I think you overstress the term hippy to describe the crew of the Dark Star and their general habits and philosophical attitudes. This film was shot by college students in the early 70’s and I’m just old enough to remember that students of this time all dressed and acted pretty much the way the crew of Dark Star does. We didn’t consider ourselves “hippies”, which was already a term that was becoming passé by then. We just considered ourselves “cool”.

I’d probably still rate Dark Star higher than you, but mostly for its significance as an early sf independent film. BTW: I’d rather re-watch Carpenter’s still entertaining Dark Star than Lucas’s dull and depressing THX-1138.

The Film Connoisseur said...

Agree with you Fritz on how time can change how you view a film, watching Fight Club the other day, I got a very political vibe from it, which had never happened before!

But yeah, Dark Star does get philosophical, specially in those scenes where that character is looking out into space, or when the other character is talking to Bomb #20. Its ending is even more out there.

You are right, the cramped space of the sets is closer to real life space travel.

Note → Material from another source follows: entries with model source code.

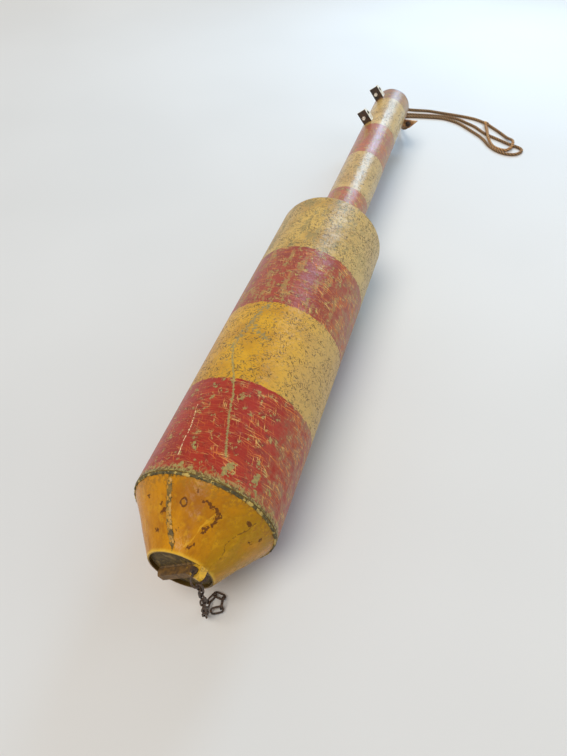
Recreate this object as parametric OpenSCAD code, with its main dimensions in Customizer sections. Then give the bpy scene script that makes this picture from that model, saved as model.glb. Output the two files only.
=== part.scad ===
// Steel spar buoy lying on a floor: a round float with a cone at each end, a tube mast with
// two staff brackets and a rope lug, and a mooring plate with a shackle and a stub of chain.
// Seen along +Y, from the tail to the mast. The floor is at Z = 0.

/* [Float] */
// Outer radius of the float
float_r = 203; // [150:1:260]
// Length of the float's straight barrel
float_len = 1287; // [900:1:1600]
// Length of the cone at each end of the float
cone_len = 158; // [110:1:220]
// Radius of the iron ballast in the tail end
ballast_r = 120; // [80:1:160]
// Length of the iron ballast
ballast_len = 80; // [40:1:200]

/* [Tail] */
// Outer radius of the rim at the tail
tail_r = 90; // [70:1:120]
// Wall of the rim at the tail
rim_wall = 5; // [3:1:10]
// Depth from the rim to the end plate
tail_recess = 10; // [6:1:20]
// Thickness of the end plate
end_plate_t = 8; // [5:1:14]
// Thickness of the mooring plate
plate_t = 20; // [14:1:26]
// Height of the mooring plate above the end plate at its eye
plate_h = 40; // [34:1:60]
// Height of the mooring plate over the rest of its length
plate_low_h = 26; // [22:1:34]
// Angle of the mooring plate, from the right-hand side upwards
plate_angle = 41; // [20:1:60]
// Distance of the mooring eye from the buoy's axis
eye_u = 84; // [60:1:95]
// Radius of the steel round the mooring eye
eye_rim = 14; // [12:1:18]

/* [Shackle and chain] */
// Radius of the shackle's pin
pin_r = 5; // [4:0.5:7]
// Radial play of the shackle's pin in the mooring eye
pin_play = 1; // [0.5:0.25:2]
// Thickness of the shackle's bow
bow_d = 6; // [5:0.5:9]
// Play of the shackle beside the mooring plate, on each side
bow_play = 3; // [2:0.5:6]
// Length of the straight legs of the bow
leg_len = 17; // [14:1:24]
// Thickness of the chain's wire
wire_d = 6; // [5:0.5:8]
// Inner length of a chain link
link_inner_len = 28; // [24:1:36]
// Inner width of a chain link
link_inner_w = 10; // [9:0.5:12]

/* [Mast] */
// Outer radius of the mast
mast_r = 90; // [70:1:120]
// Length of the mast that shows above the float's barrel, with its cap
mast_len = 1291; // [900:1:1600]
// Depth of the mast's foot in the top cone
mast_socket = 60; // [30:1:90]
// Thickness of the mast's cap
cap_t = 8; // [5:1:14]

/* [Staff brackets] */
// Distance of the upper bracket from the mast's end
bracket_from_end = 95; // [60:1:300]
// Distance between the two brackets
bracket_gap = 278; // [150:1:330]
// Angle of the brackets, from the right-hand side upwards
bracket_angle = 128; // [90:1:170]
// Distance from the mast's surface to the bracket's outer edge
bracket_h = 62; // [45:1:80]
// Width of the bracket's front plate
bracket_w = 44; // [36:1:60]
// Depth of the bracket's side plate along the mast
bracket_d = 36; // [28:1:50]
// Depth of the bracket's side plate at its outer edge
bracket_tip_d = 14; // [12:1:26]
// Height of the side plate's sloping back edge
bracket_slope_h = 28; // [10:1:40]
// Thickness of the bracket's plates
bracket_t = 8; // [5:1:11]
// Radius of the staff hole in the side plate
staff_hole_r = 6; // [4:0.5:7]
// Distance of the staff hole from the mast's surface
staff_hole_out = 38; // [30:1:42]
// Distance of the staff hole behind the bracket's front plate
staff_hole_back = 9; // [8:1:14]
// Radius of the clamp bolt
bolt_r = 5; // [4:0.5:7]
// Distance of the clamp bolt from the mast's surface
bolt_out = 28; // [22:1:34]

/* [Rope lug] */
// Distance of the rope lug from the mast's end
lug_from_end = 41; // [15:1:90]
// Angle of the rope lug, from the right-hand side upwards
lug_angle = -30; // [-60:1:0]
// Distance from the mast's surface to the lug's tip
lug_h = 62; // [50:1:80]
// Width of the lug across its outer edge
lug_w = 56; // [44:1:70]
// Thickness of the lug
lug_t = 10; // [8:1:14]

/* [Rope] */
// Thickness of the rope
rope_d = 15; // [10:1:16]

/* [Hidden] */
$fn = 96;

seat_gap = 0.3;

mast_end = float_len + mast_len;
upper_bracket_y = mast_end - bracket_from_end;
lower_bracket_y = upper_bracket_y - bracket_gap;
lug_y = mast_end - lug_from_end;
eye_out = plate_h - eye_rim;
eye_y = -cone_len + tail_recess - eye_out;
bow_half = plate_t / 2 + bow_play + bow_d / 2;
bow_end = eye_y - leg_len - bow_half - bow_d / 2;
mid = (bow_end + mast_end) / 2;
yellow = [0.86, 0.62, 0.12];
red = [0.70, 0.20, 0.13];
rust = [0.30, 0.20, 0.14];
hemp = [0.50, 0.34, 0.18];

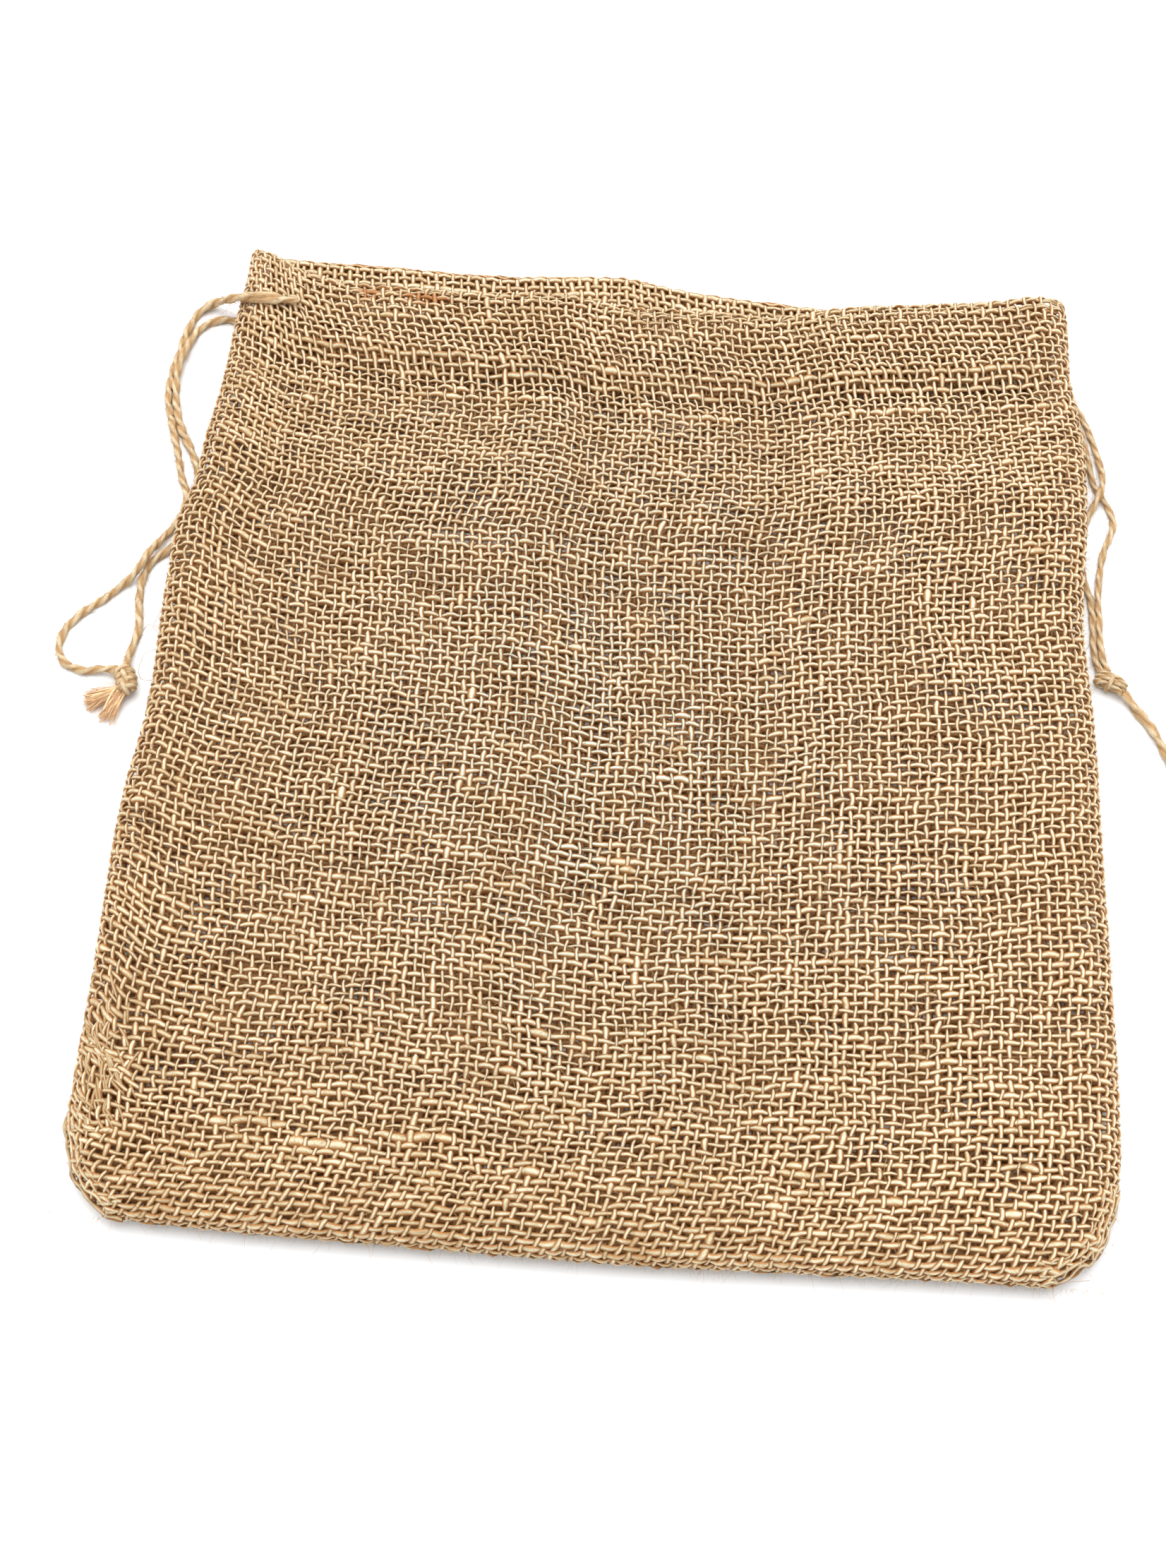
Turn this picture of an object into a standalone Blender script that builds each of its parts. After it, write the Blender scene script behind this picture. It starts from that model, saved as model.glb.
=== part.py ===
"""Jute drawstring sack, 25 x 30 cm, lying on its back panel with the mouth a little open.

Two cut panels of hessian meet along the side and bottom seams.  The top edge of each
panel is folded to the inside as a hem, which is the drawstring's channel.  At each side
two strands of twine come out of the hem, lie beside the sack and end in one knot.

Frame: +X to the right, +Y towards the mouth, +Z up, with the origin on the floor below
the middle of the sack.  Sizes in the tables are millimetres, and MM makes them metres.
"""
import math
from collections import namedtuple

import bmesh
import bpy
import numpy as np
from mathutils import Vector

MM = 0.001

# Cloth
CLOTH = 1.3                 # one layer of hessian
LAYER_GAP = 0.4             # air between the two layers of a hem
FOLD_DEPTH = 2.0 * CLOTH + LAYER_GAP
HEM_HEIGHT = 30.0           # from the mouth's edge down to the hem's stitch line

# Heights over the floor
SEAM_LIFT = 3.3             # underside of the back panel at the seams
SEAM_HEIGHT = 5.3           # lower edge of the front panel at the seams
CROWN_HEIGHT = 11.2         # top of the front panel away from the seams
BACK_LIFT_REACH = 14.0      # the back panel lies flat further in than this
FRONT_RIM_REACH = 12.0      # the front panel's rounded rim is this wide
CORNER_BLEND = 4.0          # how sharply the two rims meet at a corner; more is sharper
SEAM_TOUCH = 0.01           # a point this near a seam lies on it

# Grid lines across the cloth, as distances in from the two side seams or the bottom seam
RIM_STEPS = (0.0, 0.7, 2.2, 5.0, 9.5)
FRONT_COLUMNS = 24          # between the rims
FRONT_ROWS = 20             # between the bottom rim and the hem
BACK_COLUMNS = 14
BACK_ROWS = 11
HEM_STEPS = (0.0, 8.0, 16.0, 23.0, 28.5)
FOLD_ANGLES = (45.0, 0.0, -45.0, -90.0)
FLAP_STEPS = (8.0, 16.0, 24.0, 29.0)

# The sack before its mouth and bottom edges are bowed
BOTTOM_LINE = -149.0
MOUTH_LINE = 135.0
WARP_REACH = 75.0           # the mouth's wave dies away over this much cloth below the hem

# Twine
LEFT_TWINE = 1.8
RIGHT_TWINE = 1.4
TAIL_TWINE = 2.2
POINT_SPACING = 2.5         # along a strand, in diameters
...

Didnt mean to offend hippies from around the world, I was just referring to their long hairs and their spaced out conversations. In a totally unrelated note (or is it?) I dont remember so well, but dont they smoke weed on the Dark Star? I seem to remember a scene..but hey, hippies are cool in my book cause I consider myself a moder day hippie myself!

I gave it a 2 1/2 out of five, because even though its a very creative film, and I applaud what they did with so little, I think it does have one or two pacing problems, the beachball alien though funny, kind of left me wanting something cooler looking then an inflatible beach ball.
And you know, sometimes it feels like we are not on a spaceship, but on a very cheap set.

But hey man, the film has got it's charm, I dug it lots! Thanks for your comments Fritz!